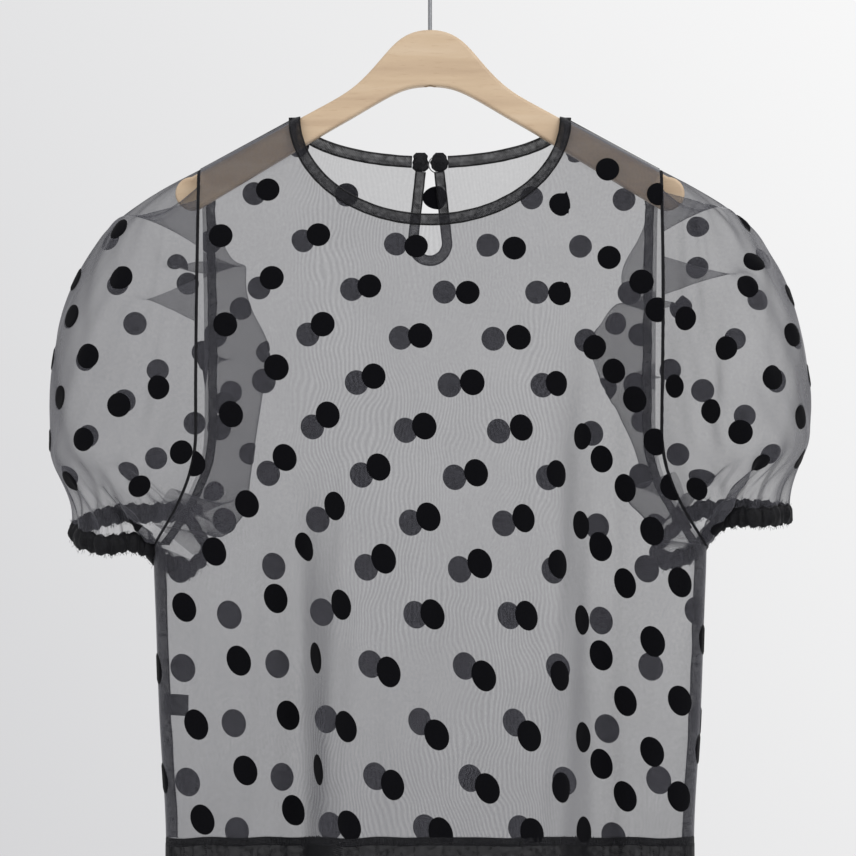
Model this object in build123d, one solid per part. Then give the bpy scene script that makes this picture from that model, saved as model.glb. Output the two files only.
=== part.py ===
"""Sheer puff-sleeve blouse on a wooden hanger with a swivelling wire hook.

Frame: +Z up, +X to the viewer's right, -Y to the front. The origin is the underside of the wire at the
top of the hook's bend, where the hook bears on a rail. Millimetres.
"""
import math
import os

from build123d import *

os.makedirs("parts", exist_ok=True)

# ---- hook: bent wire ----
wireR = 1.6
bendInnerR = 19.0                   # a wardrobe rail sits in this bend
reverseBendR = 12.0                 # small bend that brings the big one back over the shank
hookTipAngle = -20.0                # where the open end stops, degrees from +X
hookHeadR = 3.4                     # end of the wire, hammered out under the washer
hookHeadH = 1.6
turnGap = 0.05                      # running clearance of the shank in the wood

# ---- hanger: one piece of wood ----
woodTop = -76.5
woodUnder = -121.2                  # underside in the middle
woodHalfThick = 6.0
armSlope = 0.542                    # fall of the arms per mm of width
armStartX = 90.0                    # the dome ends and the straight arm starts
armStartZ = -139.6
armEndX = 190.0
armTip = (203.0, -207.5)            # outermost point of the rounded end
armUnderStart = (86.4, -160.4)
armUnderEnd = (184.0, -219.0)
domeShoulder = ((38.4, -98.8), (60.0, -121.2))
archShoulder = ((60.0, -145.2), (27.2, -126.8))
woodEdgeR = 2.5
washerR = 4.6
washerHoleR = 1.9
washerT = 0.8
counterboreR = 5.2
counterboreDepth = 7.0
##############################
Short problem:
All of the data needs to be printed once more, exactly.

Completed exercise:
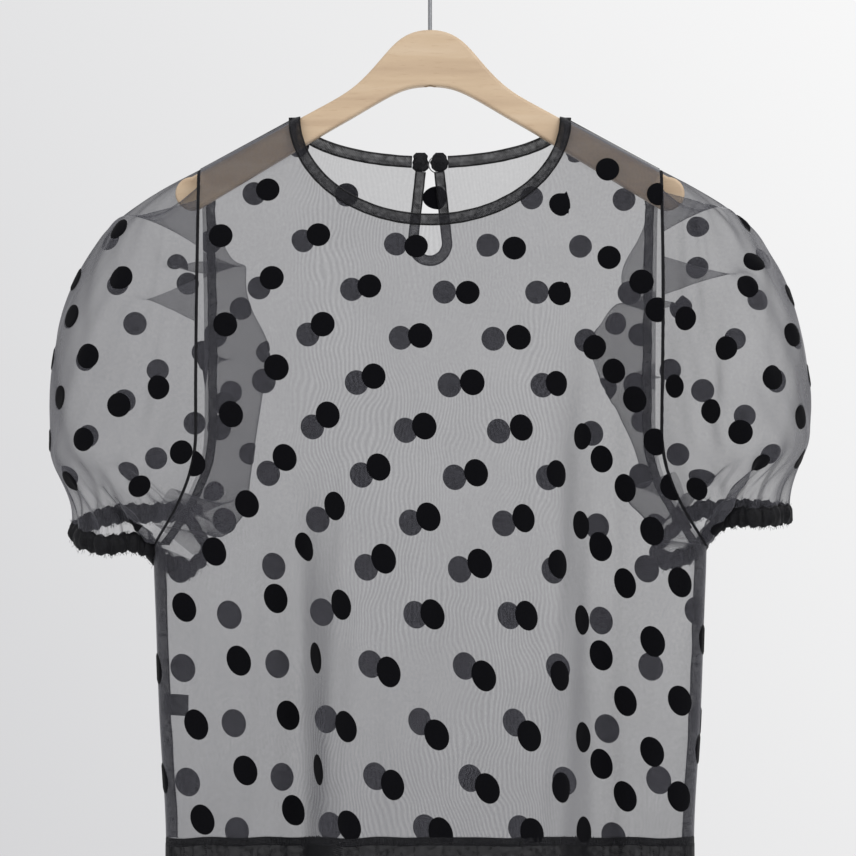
Model this object in build123d, one solid per part. Then give the bpy scene script that makes this picture from that model, saved as model.glb. Output the two files only.
=== part.py ===
"""Sheer puff-sleeve blouse on a wooden hanger with a swivelling wire hook.

Frame: +Z up, +X to the viewer's right, -Y to the front. The origin is the underside of the wire at the
top of the hook's bend, where the hook bears on a rail. Millimetres.
"""
import math
import os

from build123d import *

os.makedirs("parts", exist_ok=True)

# ---- hook: bent wire ----
wireR = 1.6
bendInnerR = 19.0                   # a wardrobe rail sits in this bend
reverseBendR = 12.0                 # small bend that brings the big one back over the shank
hookTipAngle = -20.0                # where the open end stops, degrees from +X
hookHeadR = 3.4                     # end of the wire, hammered out under the washer
hookHeadH = 1.6
turnGap = 0.05                      # running clearance of the shank in the wood

# ---- hanger: one piece of wood ----
woodTop = -76.5
woodUnder = -121.2                  # underside in the middle
woodHalfThick = 6.0
armSlope = 0.542                    # fall of the arms per mm of width
armStartX = 90.0                    # the dome ends and the straight arm starts
armStartZ = -139.6
armEndX = 190.0
armTip = (203.0, -207.5)            # outermost point of the rounded end
armUnderStart = (86.4, -160.4)
armUnderEnd = (184.0, -219.0)
domeShoulder = ((38.4, -98.8), (60.0, -121.2))
archShoulder = ((60.0, -145.2), (27.2, -126.8))
woodEdgeR = 2.5
washerR = 4.6
washerHoleR = 1.9
washerT = 0.8
counterboreR = 5.2
counterboreDepth = 7.0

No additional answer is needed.